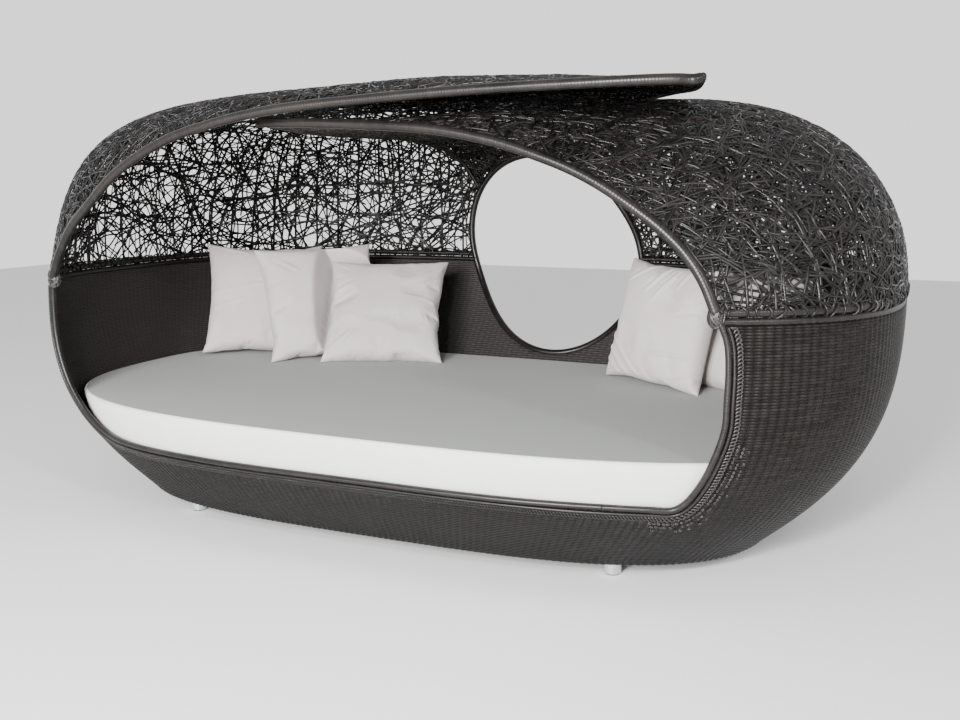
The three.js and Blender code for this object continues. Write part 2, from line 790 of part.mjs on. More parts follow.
// Feet: plastic glide, aluminium foot, plate and bolt, in a stack under each end of a foot beam

const footPlateBottom = baseRingHeight - footBeamHeight / 2 - gap - footPlateThickness;
const boltHole = boltRadius + gap;

function buildFeet() {
  const baseLine = hoopLine(baseRingHeight);
  const ring = toSolid(hoop(baseLine, frameTubeRadius + gap));
  const spread = footSpreadShare * nestPlan(baseRingHeight, 0).length;
  [["left", -spread], ["right", spread]].forEach(([side, x]) => {
    let beam = crossBeam(x, baseRingHeight, footBeamWidth, footBeamHeight).subtract(ring);
    const front = nestDepth(x, baseRingHeight, ringInset, -1) + footSetback;
    const back = nestDepth(x, baseRingHeight, ringInset, 1) - footSetback;
    [["front", front], ["back", back]].forEach(([end, y]) => {
      beam = beam.subtract(boltShaft(x, y, boltHole));
      buildFoot(`${end}_${side}`, x, y);
    });
    addPiece(`foot_beam_${side}`, toGeometry(largest(beam)), coatedTube);
  });
}

function boltShaft(x, y, radius) {
  const top = baseRingHeight + footBeamHeight / 2 + gap;
  return toSolid(disc(radius, boltDepth + top - footPlateBottom, x, y, footPlateBottom - boltDepth, boltSides));
}

function buildFoot(name, x, y) {
  const footTop = footPlateBottom - gap;
  const top = baseRingHeight + footBeamHeight / 2 + gap;
  const foot = toSolid(disc(footRadius, footTop - gliderHeight - gap, x, y, gliderHeight + gap, footSides));
  const plate = toSolid(box(footPlateSize, footPlateSize, footPlateThickness, x, y, footPlateBottom));
  const head = toSolid(disc(boltHeadRadius, boltHeadHeight, x, y, top, boltSides));
  addPiece(`glide_${name}`, disc(gliderRadius, gliderHeight, x, y, 0, footSides), blackPlastic);
  addPiece(`foot_${name}`, toGeometry(foot.subtract(boltShaft(x, y, boltHole))), brushedAluminium);
  addPiece(`foot_plate_${name}`, toGeometry(plate.subtract(boltShaft(x, y, boltHole))), brushedAluminium);
  addPiece(`foot_bolt_${name}`, toGeometry(boltShaft(x, y, boltRadius).add(head)), brushedAluminium);
}

// Mattress: follows the flare of the nest and rises past the lip

const mattressBottom = deckHeight + gap;
const mattressTop = deckHeight + mattressThickness;

function mattressLoop(height, inset) {
  const plan = nestPlan(height, shellWall + mattressInset + inset);
  plan.roundness = mattressRoundnessExponent;
  return around(ringSteps, (turn) => onPlan(plan, turn, height));
}

function buildMattress() {
  const r = mattressEdgeRadius;
  const loops = [mattressLoop(mattressBottom, r), mattressLoop(mattressBottom + r, 0)];
  loops.push(mattressLoop(mattressTop - r, 0));
  loops.push(mattressLoop(mattressTop - r * mattressEdgeShare, r * mattressEdgeShare));
  loops.push(mattressLoop(mattressTop, r));
  const crown = mattressLoop(mattressTop, mattressCrownInset).map((point) => lowered(point, -mattressCrown));
  loops.push(crown);
  addPiece("mattress", loft(loops), canvasCover);
}

// Scatter cushions: crowned squares with drawn-in sides, leaning back on the nest wall

const quarterTurn = Math.PI / 2;

function cushionPoint(u, v, face, size, thickness) {
  const drawn = 1 - cushionDrawShare * (1 - v * v) * u * u;
  const drawnUp = 1 - cushionDrawShare * (v < 0 ? cushionRestShare : 1) * (1 - u * u) * v * v;
  const fullness = Math.max((1 - u * u) * (1 - v * v), 0) ** cushionSwellExponent;
  return new THREE.Vector3(size / 2 * u * drawn, size / 2 * v * drawnUp, face * fullness * thickness / 2);
}

// Both faces of a cushion over one square grid, joined along the seam.
function cushionBody(size, thickness) {
  const places = levels(-quarterTurn, quarterTurn, cushionSteps).map((turn) => Math.sin(turn));
  const across = cushionSteps + 1;
  const points = [];
  const faces = [];
  [1, -1].forEach((face) => {
    const first = points.length;
    places.forEach((u) => places.forEach((v) => points.push(cushionPoint(u, v, face, size, thickness))));
    for (let i = 0; i < cushionSteps; i += 1) {
      for (let j = 0; j < cushionSteps; j += 1) {
        const a = first + i * across + j;
        const b = a + across;
        const quad = face > 0 ? [a, b, b + 1, a, b + 1, a + 1] : [a, b + 1, b, a, a + 1, b + 1];
        faces.push(...quad);
      }
    }
  });
  return toSolid(bodyOf(points, faces));
}

// A cushion set down on its lower seam: its middle across and back as shares of the mattress, its
// heading from the long axis, how far it leans back, and how far it is turned in its own plane.
function placedCushion(place, grow) {
  const [acrossShare, backShare, heading, lean, roll, sizeShare] = place;
  const size = cushionSize * sizeShare;
  const along = new THREE.Vector3(Math.cos(heading), Math.sin(heading), 0);
  const behind = new THREE.Vector3(-Math.sin(heading), Math.cos(heading), 0);
  const upright = behind.multiplyScalar(Math.sin(lean)).add(new THREE.Vector3(0, 0, Math.cos(lean)));
  const e1 = along.clone().multiplyScalar(Math.cos(roll)).addScaledVector(upright, Math.sin(roll));
  const e2 = upright.clone().multiplyScalar(Math.cos(roll)).addScaledVector(along, -Math.sin(roll));
  const drop = size / 2 * (Math.abs(e1.z) + Math.abs(e2.z));
  const height = cushionFloor - seamPress + drop;
  const seat = nestPlan(mattressTop, shellWall + mattressInset);
  const middle = new THREE.Vector3(acrossShare * seat.length, backShare * seat.back, height);
  const frame = new THREE.Matrix4().makeBasis(e1, e2, new THREE.Vector3().crossVectors(e1, e2));
  const body = cushionBody(size + 2 * grow, cushionThickness + 2 * grow);
  return body.transform(frame.setPosition(middle).elements).subtract(slab(cushionFloor, false));
}

const cushionFloor = mattressTop + mattressCrown + gap;

const cushionShares = {
  cushion_left_end: [-0.7900, 0.5739, 0.6, 0.48, -0.04, 1],
  cushion_left_middle: [-0.5760, 0.5604, 0.752, 0.49, 0.045, 1],
  cushion_left_front: [-0.3843, 0.6668, 0.356, 0.686, 0, 1],
  cushion_right_end: [0.6345, 0.6818, -0.56, 0.66, 0, 1],
  cushion_right_front: [0.4855, 0.4630, -0.524, 0.28, -0.02, 0.905],
};

// The space that a cushion passes through as it is lifted forward and up.
function cushionPath(place) {
  const heading = place[2];
  const forward = new THREE.Vector3(Math.sin(heading), -Math.cos(heading), 0).multiplyScalar(liftForwardShare);
  const away = forward.add(new THREE.Vector3(0, 0, liftUpShare)).multiplyScalar(liftLength);
  const body = placedCushion(place, dentGap);
  return body.add(body.translate(away.toArray())).hull();
}

// A cushion is dented where the one in front of it leans on it.
function buildCushion(name, ...inFront) {
  let body = placedCushion(cushionShares[name], 0);
  inFront.forEach((other) => {
    body = body.subtract(cushionPath(cushionShares[other]));
  });
  addPiece(name, toGeometry(largest(body)), cushionCover);
}

function buildCushions() {
  buildCushion("cushion_left_end", "cushion_left_middle", "cushion_left_front");
  buildCushion("cushion_left_middle", "cushion_left_front");
  buildCushion("cushion_left_front");
  buildCushion("cushion_right_end", "cushion_right_front");
  buildCushion("cushion_right_front");
}

buildNest();
buildMouth();
buildRails();
buildPortholeRing();
buildCanopy();
buildChassis();
buildDeck();
buildFeet();
buildMattress();
buildCushions();

const middle = new THREE.Box3().setFromObject(daybed).getCenter(new THREE.Vector3());
daybed.children.forEach((mesh) => mesh.geometry.translate(0, -middle.y, 0));

export default daybed;
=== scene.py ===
"""Outdoor daybed: a close-woven nest on four feet under a canopy of two open-woven leaves.

Metres, +Z up, +Y towards the back. Shapes are worked out in the nest's own frame, with its middle
at x = y = 0, and moved back by SETBACK as their meshes are made.
"""
import math

import bpy
import numpy as np
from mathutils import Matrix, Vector


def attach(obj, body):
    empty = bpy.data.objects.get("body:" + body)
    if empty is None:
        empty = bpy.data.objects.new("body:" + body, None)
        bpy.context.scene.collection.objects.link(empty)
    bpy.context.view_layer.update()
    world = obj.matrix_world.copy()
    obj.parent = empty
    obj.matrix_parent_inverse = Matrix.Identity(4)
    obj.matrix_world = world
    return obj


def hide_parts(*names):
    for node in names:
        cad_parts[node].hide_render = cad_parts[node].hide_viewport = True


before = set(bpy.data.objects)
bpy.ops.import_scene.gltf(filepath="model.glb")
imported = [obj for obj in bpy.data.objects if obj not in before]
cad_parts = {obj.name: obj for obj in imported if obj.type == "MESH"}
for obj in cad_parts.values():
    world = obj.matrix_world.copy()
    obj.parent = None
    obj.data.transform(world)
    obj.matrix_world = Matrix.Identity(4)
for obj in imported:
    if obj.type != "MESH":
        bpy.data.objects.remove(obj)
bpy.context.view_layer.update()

SETBACK = -0.0395378

# Nest
HALF_LENGTH = 1.4
HALF_DEPTH = 0.875
BELT = 0.74
GROUND_CLEARANCE = 0.044
WALL = 0.014
BOTTOM_LENGTH = 0.766
BOTTOM_FRONT = 0.754
BOTTOM_BACK = 0.45
STAKE_PITCH = 0.0245
ROW_PITCH = 0.0078
COLUMNS_PER_STAKE = 4
NEST_LEVELS = 49
RIB = 0.0013  # half a rib's height
PAST_MOUTH = 0.005  # the wall stops this far outside the mouth's line

# Canopy
RAIL_PITCH = 0.022  # between the middles of the two rails
CANOPY_BASE = BELT + RAIL_PITCH
LEAF_WALL = 0.012
LEAF_SPACING = 0.026  # how far the right leaf is drawn in at the back
PAST_CANOPY = 2.2  # farther from its axis than any leaf reaches
PAST_ENDS = 2.8  # farther out than the canopy reaches
STRAND_WIDTH = 0.0066
STRAND_HEIGHT = 0.0044
STRAND_STEP = 0.024
STRAND_REACH = 30  # steps laid to either side of a start
STRANDS_PER_METRE = 2.6  # lines laid for each metre wanted, to pick from
STRAND_CELL = 0.042  # cells that are filled evenly
STRAND_PICKS = 24  # lines picked at a time
STRAND_WAVE = 0.0032  # how far a strand rises and dips
SHORTEST_STRAND = 0.1
STAKE_SPACING = 0.095
STAKE_STEPS = 84
STAKE_WIDTH = 0.0095
STAKE_HEIGHT = 0.0085
LEAF_CELLS = 90  # grid that starts are drawn from
NORMAL_STEP = 0.006

# Tubes
RIM = 0.0135
REAR_RIM = 0.009
RAIL = 0.01085
MOUTH_TUBE = 0.009
PORTHOLE_TUBE = 0.018
PORTHOLE_EDGE = 0.75 * PORTHOLE_TUBE  # the tube that is shown
TAPE_PITCH = 0.0085
BRAID_PITCH = 0.018
BRAID_OFFSET = 0.026
BRAID_STRAND = 0.0027
BRAID_SWING = 0.0055
BRAID_HEIGHT = 0.002
BRAID_STEPS = 2600
INNER_BAND = 0.0042
STITCH_SPACING = 0.0115
STITCH_ROWS = ((0.041, 0.1), (0.053, 0.3), (0.066, 0.55))  # distance from the edge, share missing
TILT = 0.007  # spread of a lashing's reach along the rail
LOOP_SIDES = 5
LASHING_SPACING = 0.03
KNOT_LOOPS = 34
TAPE_CENTRE = np.array([0, 0, 0.55])  # tubes are turned to face away from here

# Porthole
PORTHOLE_X = 0.03
PORTHOLE_LIFT = 0.046
PORTHOLE_HALF = (0.322, 0.398)
PORTHOLE_LEAN = 0.677

# Camera of the photo
CAMERA_PLACE = (1.4525, -3.18 + SETBACK, 1.07)
CAMERA_YAW = 0.410
CAMERA_PITCH = math.radians(-9.86)
CAMERA_LENS = 38.76
SENSOR_WIDTH = 36

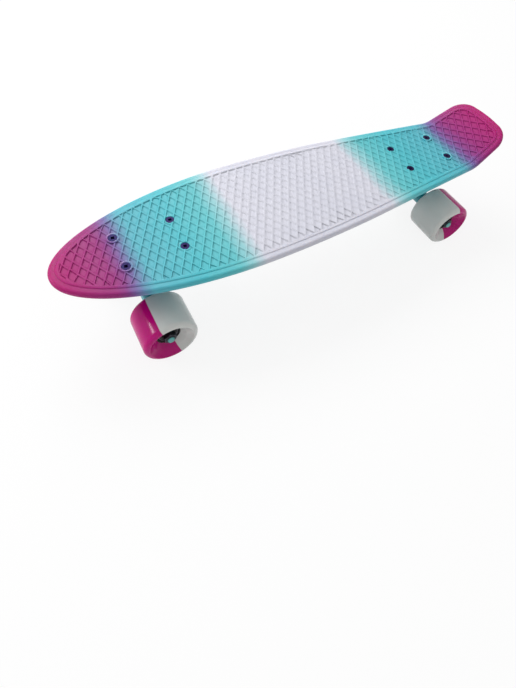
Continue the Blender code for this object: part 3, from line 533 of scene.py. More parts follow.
def cutWaffle(deck):
    v = deckValues
    top = max(face.area for face in deck.data.polygons if face.normal.z > 0.9)
    hideAllBut(deck, lambda face: face.normal.z > 0.9 and face.area > 0.99 * top)
    reach = math.ceil(v["width"] / v["cellWidth"] + (v["noseLength"] + v["tailLength"]) / v["cellLength"])
    for side in (1, -1):
        across = Vector((1 / v["cellLength"], side / v["cellWidth"], 0)).normalized()
        for line in range(-reach, reach + 1):
            slicePlane(((line + 0.5) * v["cellLength"], 0, 0), across)
    selectAll()
    bpy.ops.mesh.remove_doubles(threshold=v["cornerMerge"] * mm)
    objectMode()
    whole = v["cellLength"] * v["cellWidth"] / 2 * mm * mm
    points = deck.data.vertices

    def sidesOf(face):
        corners = [points[index].co for index in face.vertices]
        return [after - before for before, after in zip(corners, corners[1:] + corners[:1])]

    def roomy(face, least):
        # about the radius of the largest circle in the cell, in mm
        return 2 * face.area / sum(side.length for side in sidesOf(face)) / mm > least

    def holds(face, steps):
        # no side of the cell is so short that its ends would pass each other on the way in
        deep = sum(inset for inset, fall in v[steps]) * mm
        sides = sidesOf(face)
        halves = [(math.pi - last.angle(side)) / 2 for last, side in zip(sides[-1:] + sides[:-1], sides)]
        shares = [math.cos(a) + math.cos(b) for a, b in zip(halves, halves[1:] + halves[:1])]
        return all(deep * share < 0.97 * side.length for share, side in zip(shares, sides))

    # whole cells first, then the cut ones that are large enough for a pocket, then those for a dent
    kinds = (
        (lambda face: face.area > 0.985 * whole, "pocketSteps", True),
        (lambda face: roomy(face, v["smallestPocket"]) and holds(face, "pocketSteps"), "pocketSteps", False),
        (lambda face: roomy(face, v["smallestDent"]) and holds(face, "dentSteps"), "dentSteps", False),
    )
    for suits, steps, even in kinds:
        pick(deck, lambda face: not face.hide and suits(face))
        # floors and walls take their own paint: painted shade in the pockets, and in the white a painted
        # highlight on the walls
        for (inset, fall), part in zip(v[steps], (2, 3, 3, 2)):
            # each inset leaves the inner face selected, so a face keeps the last part it is given
            insetBy(inset, -fall, single=True, even=even)
            finishFaces(deck, part)
        bpy.ops.mesh.hide(unselected=False)
        objectMode()
    editMode()
    bpy.ops.mesh.reveal(select=False)
    objectMode()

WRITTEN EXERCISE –
Looking at the listing above, how many of its lines contain the string "empty"? Give the number alone.

THE REPLY –
5